Namun AI generatif sangat bergantung pada peningkatan pesat dalam infrastruktur perangkat keras dan teknologi chip. Karenanya, ada indikasi bahwa AI generatif akan menghasilkan lebih banyak limbah elektronik seiring dengan pembaruan atau penggantian perangkat keras.
"Jauh lebih mudah dan hemat biaya untuk mengatasi tantangan limbah elektronik yang ditimbulkan oleh AI saat ini, sebelum tantangan tersebut menjadi semakin besar di luar kendali," kata Tzachor.
Para peneliti menciptakan model untuk mengukur skala limbah elektronik dari pusat data yang mendukung penggunaan model AI generatif, seperti model bahasa dengan skala besar.
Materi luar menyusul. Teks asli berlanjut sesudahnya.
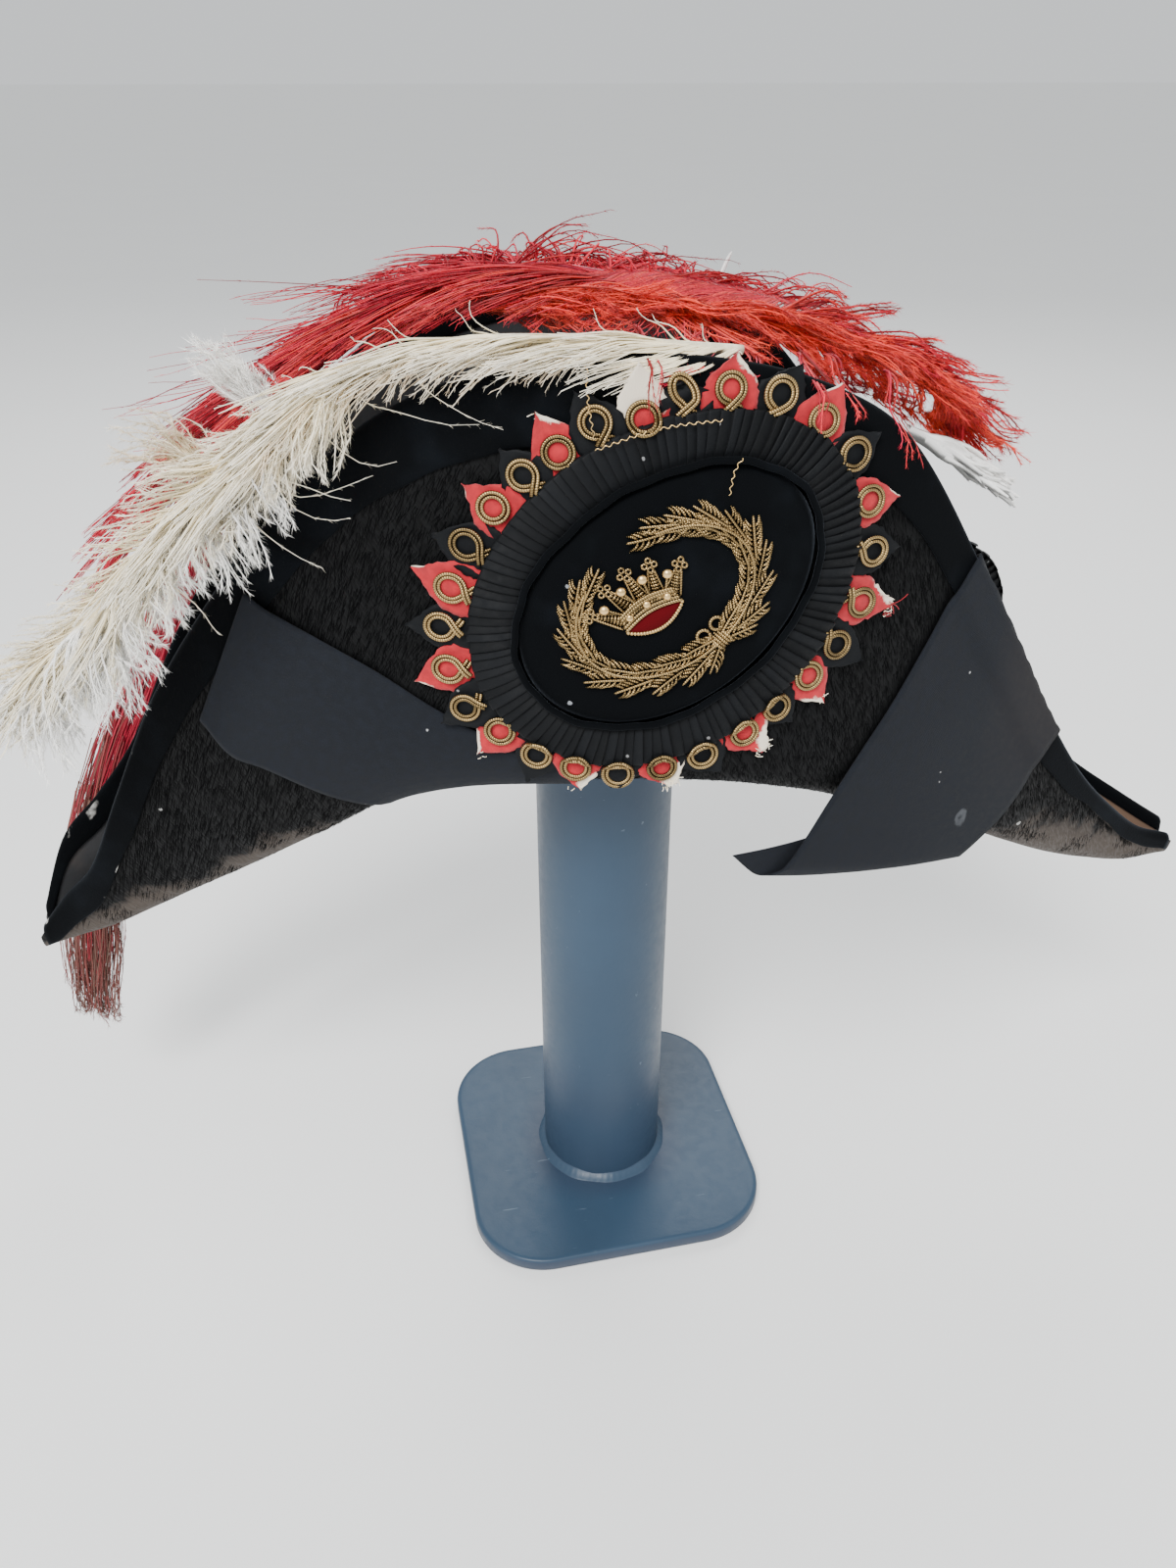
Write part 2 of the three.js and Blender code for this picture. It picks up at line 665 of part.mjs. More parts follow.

Mereka menemukan bahwa limbah elektronik bisa mencapai 5 juta ton per tahun dalam skenario ketika pertumbuhan AI diperkirakan tinggi. "Namun perkiraan mereka mengenai limbah elektronik AI, berpotensi berada pada angka yang rendah," kata Tzachor, karena lanskap bisnis AI yang berubah dengan cepat.
"Faktor-faktor seperti pembatasan geopolitik pada impor semikonduktor dan pergantian server yang cepat, dapat meningkatkan produksi limbah elektronik yang terkait dengan AI generatif," kata Tzachor kepada DW melalui email.
"Limbah elektronik dari ekosistem AI yang lebih luas sangatlah penting. Studi ini memperkirakan bahwa angka ini akan meningkat seiring dengan meningkatnya adopsi teknologi AI, sehingga menciptakan tantangan lingkungan gabungan dari berbagai bentuk AI," kata Gupta.
Studi tersebut memperkirakan, penerapan strategi ekonomi sirkular dapat mengurangi timbulan limbah elektronik sebesar 16%, atau hingga 86%. Strategi ekonomi sirkular bertujuan untuk meminimalkan pemborosan dan meningkatkan efisiensi perangkat keras komputer.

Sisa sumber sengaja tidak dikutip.